With that in mind, we're going to go ahead and continue with our two-featured example. Now, in order to feed data into our machine learning algorithm, we first need to compile an array of the features, rather than having them as x and y coordinate values.
Generally, you will see the feature list being stored in a capital X variable. Let's translate our above x and y coordinates into an array that is compiled of the x and y coordinates, where x is a feature and y is a feature.
X = np.array([[1,2], [5,8], [1.5,1.8], [8,8], [1,0.6], [9,11]])
Now that we have this array, we need to label it for training purposes. There are forms of machine learning called "unsupervised learning," where data labeling isn't used, as is the case with clustering, though this example is a form of supervised learning.
For our labels, sometimes referred to as "targets," we're going to use 0 or 1.
y = [0,1,0,1,0,1]
Just by looking at our data set, we can see we have coordinate pairs that are "low" numbers and coordinate pairs that are "higher" numbers. We've then assigned 0 to the lower coordinate pairs and 1 to the higher feature pairs.
These are the labels. In the case of our project, we will wind up having a list of numerical features that are various statistics about stock companies, and then the "label" will be either a 0 or a 1, where 0 is under-perform the market and a 1 is out-perform the market.
Moving along, we are now going to define our classifier:
clf = svm.SVC(kernel='linear', C = 1.0)
We're going to be using the SVC (support vector classifier) SVM (support vector machine). Our kernel is going to be linear, and C is equal to 1.0. What is C you ask? Don't worry about it for now, but, if you must know, C is a valuation of "how badly" you want to properly classify, or fit, everything. The machine learning field is relatively new, and experimental. There exist many debates about the value of C, as well as how to calculate the value for C. We're going to just stick with 1.0 for now, which is a nice default parameter.
Next, we call:
clf.fit(X,y)
Note: this is an older tutorial, and Scikit-Learn has since deprecated this method. By version 0.19, this code will cause an error because it needs to be a numpy array, and re-shaped. To see an example of converting to a NumPy array and reshaping, check out this K Nearest Neighbors tutorial, near the end. You do not need to follow along with that series to mimic what is done there with the reshaping, and continue along with this series.

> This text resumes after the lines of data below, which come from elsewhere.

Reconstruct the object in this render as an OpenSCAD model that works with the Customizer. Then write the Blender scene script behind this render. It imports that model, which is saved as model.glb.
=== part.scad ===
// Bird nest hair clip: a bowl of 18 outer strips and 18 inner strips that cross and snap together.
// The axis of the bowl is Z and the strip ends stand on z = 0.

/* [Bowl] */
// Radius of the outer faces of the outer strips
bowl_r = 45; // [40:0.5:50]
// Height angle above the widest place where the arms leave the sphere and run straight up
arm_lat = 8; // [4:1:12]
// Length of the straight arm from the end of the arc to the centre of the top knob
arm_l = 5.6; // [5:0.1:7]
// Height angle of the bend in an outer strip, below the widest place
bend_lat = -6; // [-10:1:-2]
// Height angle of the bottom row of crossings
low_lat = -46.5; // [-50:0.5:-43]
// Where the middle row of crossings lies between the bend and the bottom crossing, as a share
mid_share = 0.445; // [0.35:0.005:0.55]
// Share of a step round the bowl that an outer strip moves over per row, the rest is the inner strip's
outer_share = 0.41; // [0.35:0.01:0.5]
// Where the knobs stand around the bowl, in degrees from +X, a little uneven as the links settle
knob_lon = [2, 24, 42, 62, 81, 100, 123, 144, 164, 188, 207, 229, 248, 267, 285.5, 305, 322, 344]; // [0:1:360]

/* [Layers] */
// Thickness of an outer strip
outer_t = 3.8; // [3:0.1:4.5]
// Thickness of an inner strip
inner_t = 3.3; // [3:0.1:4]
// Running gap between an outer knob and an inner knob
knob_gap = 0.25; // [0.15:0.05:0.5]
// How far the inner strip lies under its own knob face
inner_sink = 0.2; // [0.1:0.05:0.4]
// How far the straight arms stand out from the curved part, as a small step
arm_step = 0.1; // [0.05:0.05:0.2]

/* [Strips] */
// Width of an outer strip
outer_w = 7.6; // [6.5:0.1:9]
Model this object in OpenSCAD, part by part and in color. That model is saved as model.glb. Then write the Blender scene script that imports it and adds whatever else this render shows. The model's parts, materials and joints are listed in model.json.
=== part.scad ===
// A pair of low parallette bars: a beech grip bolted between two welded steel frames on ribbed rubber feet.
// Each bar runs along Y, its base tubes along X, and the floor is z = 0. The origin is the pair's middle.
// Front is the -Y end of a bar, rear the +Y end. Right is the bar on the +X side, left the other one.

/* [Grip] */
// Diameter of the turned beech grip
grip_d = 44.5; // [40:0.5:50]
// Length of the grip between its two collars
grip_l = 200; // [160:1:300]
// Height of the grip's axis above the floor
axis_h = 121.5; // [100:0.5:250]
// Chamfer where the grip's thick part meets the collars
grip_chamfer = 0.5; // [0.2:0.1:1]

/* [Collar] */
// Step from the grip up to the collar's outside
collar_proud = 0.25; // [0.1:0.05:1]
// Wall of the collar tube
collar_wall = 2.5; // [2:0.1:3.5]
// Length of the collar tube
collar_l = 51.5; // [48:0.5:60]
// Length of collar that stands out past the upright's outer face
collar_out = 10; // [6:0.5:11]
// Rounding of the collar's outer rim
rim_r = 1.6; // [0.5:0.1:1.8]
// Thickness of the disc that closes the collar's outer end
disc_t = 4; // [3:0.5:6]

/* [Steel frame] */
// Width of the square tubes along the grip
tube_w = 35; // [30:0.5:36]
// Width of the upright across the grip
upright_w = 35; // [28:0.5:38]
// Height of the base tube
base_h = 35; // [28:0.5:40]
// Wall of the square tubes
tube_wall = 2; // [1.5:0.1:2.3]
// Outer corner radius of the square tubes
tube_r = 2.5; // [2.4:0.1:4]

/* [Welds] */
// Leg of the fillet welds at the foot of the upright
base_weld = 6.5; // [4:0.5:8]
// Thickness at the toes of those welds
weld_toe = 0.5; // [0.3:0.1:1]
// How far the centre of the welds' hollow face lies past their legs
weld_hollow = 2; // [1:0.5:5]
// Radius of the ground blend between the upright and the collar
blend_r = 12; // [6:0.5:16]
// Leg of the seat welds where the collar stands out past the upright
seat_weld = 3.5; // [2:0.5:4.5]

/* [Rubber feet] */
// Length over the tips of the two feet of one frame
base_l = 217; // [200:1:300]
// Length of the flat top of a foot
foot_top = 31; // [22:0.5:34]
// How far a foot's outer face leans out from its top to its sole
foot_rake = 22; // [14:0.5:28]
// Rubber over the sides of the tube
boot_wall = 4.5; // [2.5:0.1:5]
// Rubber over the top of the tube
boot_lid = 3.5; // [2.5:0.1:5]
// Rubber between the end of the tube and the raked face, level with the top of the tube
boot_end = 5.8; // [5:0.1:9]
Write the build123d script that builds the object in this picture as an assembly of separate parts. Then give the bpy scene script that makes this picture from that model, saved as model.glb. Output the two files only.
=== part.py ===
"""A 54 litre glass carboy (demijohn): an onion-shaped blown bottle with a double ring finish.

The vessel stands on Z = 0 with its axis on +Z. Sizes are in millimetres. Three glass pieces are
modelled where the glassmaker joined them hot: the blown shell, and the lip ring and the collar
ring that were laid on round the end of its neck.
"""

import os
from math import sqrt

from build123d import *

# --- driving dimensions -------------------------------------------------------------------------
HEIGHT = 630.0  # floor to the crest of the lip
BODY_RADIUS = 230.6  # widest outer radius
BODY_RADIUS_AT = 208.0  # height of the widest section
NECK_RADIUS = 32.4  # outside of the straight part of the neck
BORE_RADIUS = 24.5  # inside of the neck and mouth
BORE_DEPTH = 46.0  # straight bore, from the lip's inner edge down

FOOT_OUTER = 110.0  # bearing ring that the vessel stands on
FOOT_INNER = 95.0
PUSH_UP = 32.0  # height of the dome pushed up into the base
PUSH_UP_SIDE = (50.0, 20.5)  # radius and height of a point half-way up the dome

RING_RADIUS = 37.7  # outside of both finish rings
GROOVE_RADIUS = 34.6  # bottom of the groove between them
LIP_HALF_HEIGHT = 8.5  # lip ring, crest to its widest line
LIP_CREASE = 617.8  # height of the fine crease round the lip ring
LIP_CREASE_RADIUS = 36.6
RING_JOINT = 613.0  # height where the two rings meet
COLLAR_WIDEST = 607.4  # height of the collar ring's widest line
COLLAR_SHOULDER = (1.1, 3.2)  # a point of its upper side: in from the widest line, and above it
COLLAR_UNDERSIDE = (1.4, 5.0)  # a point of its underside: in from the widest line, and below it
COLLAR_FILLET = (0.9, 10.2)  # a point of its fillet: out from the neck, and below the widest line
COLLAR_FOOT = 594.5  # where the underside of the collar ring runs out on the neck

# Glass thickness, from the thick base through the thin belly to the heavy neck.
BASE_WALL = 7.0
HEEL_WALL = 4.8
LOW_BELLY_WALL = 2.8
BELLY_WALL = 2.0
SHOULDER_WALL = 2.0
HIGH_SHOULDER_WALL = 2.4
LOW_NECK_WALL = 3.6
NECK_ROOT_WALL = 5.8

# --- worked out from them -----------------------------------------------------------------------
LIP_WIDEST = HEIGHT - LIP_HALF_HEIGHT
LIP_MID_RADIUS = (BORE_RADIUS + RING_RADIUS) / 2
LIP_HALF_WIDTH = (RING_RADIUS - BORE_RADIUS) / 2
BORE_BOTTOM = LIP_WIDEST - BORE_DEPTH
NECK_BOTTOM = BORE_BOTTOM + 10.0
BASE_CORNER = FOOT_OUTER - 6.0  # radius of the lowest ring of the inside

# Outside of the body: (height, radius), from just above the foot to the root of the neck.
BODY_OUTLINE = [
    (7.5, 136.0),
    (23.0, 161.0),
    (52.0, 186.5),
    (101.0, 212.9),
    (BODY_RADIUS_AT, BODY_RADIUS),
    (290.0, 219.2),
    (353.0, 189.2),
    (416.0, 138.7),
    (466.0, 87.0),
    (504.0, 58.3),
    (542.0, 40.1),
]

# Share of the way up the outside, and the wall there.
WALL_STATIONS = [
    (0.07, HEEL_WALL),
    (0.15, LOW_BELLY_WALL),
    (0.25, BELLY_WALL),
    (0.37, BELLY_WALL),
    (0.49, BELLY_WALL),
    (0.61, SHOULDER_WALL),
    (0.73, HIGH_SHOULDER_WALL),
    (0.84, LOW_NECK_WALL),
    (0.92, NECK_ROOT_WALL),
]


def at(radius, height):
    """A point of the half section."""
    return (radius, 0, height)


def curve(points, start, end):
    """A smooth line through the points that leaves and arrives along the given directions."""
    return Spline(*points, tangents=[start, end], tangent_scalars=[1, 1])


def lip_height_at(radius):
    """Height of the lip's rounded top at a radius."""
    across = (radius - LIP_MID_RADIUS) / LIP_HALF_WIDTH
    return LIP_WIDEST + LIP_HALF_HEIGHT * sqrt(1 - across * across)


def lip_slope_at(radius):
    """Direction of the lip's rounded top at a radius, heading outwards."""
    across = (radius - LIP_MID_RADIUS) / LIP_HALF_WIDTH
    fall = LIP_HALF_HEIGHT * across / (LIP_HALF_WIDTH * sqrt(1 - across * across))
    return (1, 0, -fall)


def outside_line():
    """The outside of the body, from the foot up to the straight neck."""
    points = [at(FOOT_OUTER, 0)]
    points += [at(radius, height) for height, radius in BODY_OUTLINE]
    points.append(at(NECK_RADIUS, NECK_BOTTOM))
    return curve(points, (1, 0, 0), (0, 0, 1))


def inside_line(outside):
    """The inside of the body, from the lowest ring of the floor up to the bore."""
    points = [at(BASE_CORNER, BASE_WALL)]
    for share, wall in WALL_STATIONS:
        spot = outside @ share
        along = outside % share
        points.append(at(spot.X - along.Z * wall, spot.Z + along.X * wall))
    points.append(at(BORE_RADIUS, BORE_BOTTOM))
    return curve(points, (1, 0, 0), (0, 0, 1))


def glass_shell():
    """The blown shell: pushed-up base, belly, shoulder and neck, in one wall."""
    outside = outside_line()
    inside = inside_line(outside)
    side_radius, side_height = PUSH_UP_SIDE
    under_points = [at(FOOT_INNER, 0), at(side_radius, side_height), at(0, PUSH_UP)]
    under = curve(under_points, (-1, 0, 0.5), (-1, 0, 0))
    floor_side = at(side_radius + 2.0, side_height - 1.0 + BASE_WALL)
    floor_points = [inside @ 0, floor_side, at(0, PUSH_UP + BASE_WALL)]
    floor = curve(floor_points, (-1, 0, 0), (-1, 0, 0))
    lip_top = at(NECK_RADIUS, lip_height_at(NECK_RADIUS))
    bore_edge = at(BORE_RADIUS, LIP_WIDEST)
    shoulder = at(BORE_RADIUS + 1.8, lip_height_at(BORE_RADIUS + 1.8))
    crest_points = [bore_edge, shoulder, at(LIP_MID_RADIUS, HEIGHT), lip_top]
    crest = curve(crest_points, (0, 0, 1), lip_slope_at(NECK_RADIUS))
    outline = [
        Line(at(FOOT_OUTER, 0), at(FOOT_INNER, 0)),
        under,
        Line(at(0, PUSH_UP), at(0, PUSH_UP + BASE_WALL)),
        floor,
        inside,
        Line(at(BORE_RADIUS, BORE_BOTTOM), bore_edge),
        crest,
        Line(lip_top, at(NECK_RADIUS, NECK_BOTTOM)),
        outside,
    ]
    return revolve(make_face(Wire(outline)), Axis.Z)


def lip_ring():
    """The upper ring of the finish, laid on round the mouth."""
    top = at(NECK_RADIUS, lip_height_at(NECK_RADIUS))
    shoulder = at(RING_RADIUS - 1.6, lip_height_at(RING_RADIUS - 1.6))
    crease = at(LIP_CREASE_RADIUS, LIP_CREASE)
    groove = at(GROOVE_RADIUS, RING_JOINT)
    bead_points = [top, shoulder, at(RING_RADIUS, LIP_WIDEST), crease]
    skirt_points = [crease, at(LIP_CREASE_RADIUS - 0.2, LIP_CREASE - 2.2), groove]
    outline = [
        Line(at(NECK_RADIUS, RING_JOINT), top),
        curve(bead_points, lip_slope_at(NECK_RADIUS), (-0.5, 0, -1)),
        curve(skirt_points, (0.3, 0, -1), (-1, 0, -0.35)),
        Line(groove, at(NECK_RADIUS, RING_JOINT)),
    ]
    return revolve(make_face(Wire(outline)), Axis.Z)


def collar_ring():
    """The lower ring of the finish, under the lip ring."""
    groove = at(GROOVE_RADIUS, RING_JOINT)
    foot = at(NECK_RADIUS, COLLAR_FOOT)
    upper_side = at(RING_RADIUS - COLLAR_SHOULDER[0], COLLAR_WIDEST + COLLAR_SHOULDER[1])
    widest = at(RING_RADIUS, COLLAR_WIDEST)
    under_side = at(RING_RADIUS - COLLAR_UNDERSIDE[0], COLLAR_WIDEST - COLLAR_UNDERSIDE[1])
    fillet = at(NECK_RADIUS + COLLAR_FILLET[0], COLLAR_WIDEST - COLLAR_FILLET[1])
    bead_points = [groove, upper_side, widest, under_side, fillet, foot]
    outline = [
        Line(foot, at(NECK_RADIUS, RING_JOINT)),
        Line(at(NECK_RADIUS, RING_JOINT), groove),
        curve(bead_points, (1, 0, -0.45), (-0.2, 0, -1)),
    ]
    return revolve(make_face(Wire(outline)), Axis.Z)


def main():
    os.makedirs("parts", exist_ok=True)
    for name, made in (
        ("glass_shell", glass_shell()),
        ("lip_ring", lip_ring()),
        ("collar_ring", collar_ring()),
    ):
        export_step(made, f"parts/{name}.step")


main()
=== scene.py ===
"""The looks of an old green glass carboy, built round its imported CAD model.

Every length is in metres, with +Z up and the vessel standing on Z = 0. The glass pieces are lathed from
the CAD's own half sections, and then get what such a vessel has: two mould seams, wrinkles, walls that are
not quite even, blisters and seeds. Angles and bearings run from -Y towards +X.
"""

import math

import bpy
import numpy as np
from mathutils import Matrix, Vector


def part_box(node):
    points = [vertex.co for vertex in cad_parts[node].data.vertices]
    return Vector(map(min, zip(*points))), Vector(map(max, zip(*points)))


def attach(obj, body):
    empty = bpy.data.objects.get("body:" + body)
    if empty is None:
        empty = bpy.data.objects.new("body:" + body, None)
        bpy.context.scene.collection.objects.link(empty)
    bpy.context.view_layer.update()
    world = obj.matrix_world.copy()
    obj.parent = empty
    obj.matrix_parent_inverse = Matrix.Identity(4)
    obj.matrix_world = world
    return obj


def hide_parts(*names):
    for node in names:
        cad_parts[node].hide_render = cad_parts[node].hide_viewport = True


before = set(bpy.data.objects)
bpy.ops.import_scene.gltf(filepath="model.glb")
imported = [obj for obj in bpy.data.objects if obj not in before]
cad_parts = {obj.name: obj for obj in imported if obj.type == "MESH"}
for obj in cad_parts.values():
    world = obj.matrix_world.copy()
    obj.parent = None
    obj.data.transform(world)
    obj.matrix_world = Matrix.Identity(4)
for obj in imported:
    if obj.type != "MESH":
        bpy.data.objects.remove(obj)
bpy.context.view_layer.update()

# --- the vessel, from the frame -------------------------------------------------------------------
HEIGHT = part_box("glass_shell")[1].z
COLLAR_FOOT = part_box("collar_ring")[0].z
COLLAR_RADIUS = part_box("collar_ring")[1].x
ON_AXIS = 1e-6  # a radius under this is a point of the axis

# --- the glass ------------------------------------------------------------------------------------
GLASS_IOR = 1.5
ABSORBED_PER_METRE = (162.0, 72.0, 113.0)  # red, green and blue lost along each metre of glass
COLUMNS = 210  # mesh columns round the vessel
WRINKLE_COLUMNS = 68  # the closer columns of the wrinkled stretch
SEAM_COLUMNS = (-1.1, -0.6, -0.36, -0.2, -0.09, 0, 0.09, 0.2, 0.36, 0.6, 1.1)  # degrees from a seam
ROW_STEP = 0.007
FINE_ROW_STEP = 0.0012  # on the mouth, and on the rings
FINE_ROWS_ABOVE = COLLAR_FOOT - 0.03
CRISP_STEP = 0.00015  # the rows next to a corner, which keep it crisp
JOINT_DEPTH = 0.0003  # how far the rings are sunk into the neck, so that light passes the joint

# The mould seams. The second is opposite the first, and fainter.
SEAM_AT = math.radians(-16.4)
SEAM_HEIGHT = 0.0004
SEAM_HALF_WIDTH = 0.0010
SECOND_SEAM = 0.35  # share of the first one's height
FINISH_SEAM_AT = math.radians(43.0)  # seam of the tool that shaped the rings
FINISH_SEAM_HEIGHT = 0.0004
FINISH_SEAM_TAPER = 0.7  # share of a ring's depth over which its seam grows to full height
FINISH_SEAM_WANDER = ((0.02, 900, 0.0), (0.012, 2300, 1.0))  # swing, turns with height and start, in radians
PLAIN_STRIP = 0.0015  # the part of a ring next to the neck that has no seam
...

From here, the learning is done. It should be nearly-instant, since we have such a small data set.
Next, we can predict and test. Let's print a prediction:
print(clf.predict([0.58,0.76]))
We're hoping this predicts a 0, since this is a "lower" coordinate pair.
Sure enough, the prediction is a classification of 0. Next, what if we do:
print(clf.predict([10.58,10.76]))
And again, we have a theoretically correct answer of 1 as the classification. This was a blind prediction, though it was really a test as well, since we knew what the hopeful target was. Congratulations, you have 100% accuracy!
Now, to visualize your data:
w = clf.coef_[0] print(w) a = -w[0] / w[1] xx = np.linspace(0,12) yy = a * xx - clf.intercept_[0] / w[1] h0 = plt.plot(xx, yy, 'k-', label="non weighted div") plt.scatter(X[:, 0], X[:, 1], c = y) plt.legend() plt.show()
The result:
If you'd like a bit more explanation on how the graphing code works, watch the second-half of the embedded video. Visualizing the data is somewhat useful to see what the program is doing in the background, but is not really necessary to understand how to visualize it specifically at this point. You will likely find that the problems you are trying to solve simply cannot be visualized due to having too many features and thus too many dimensions to graph.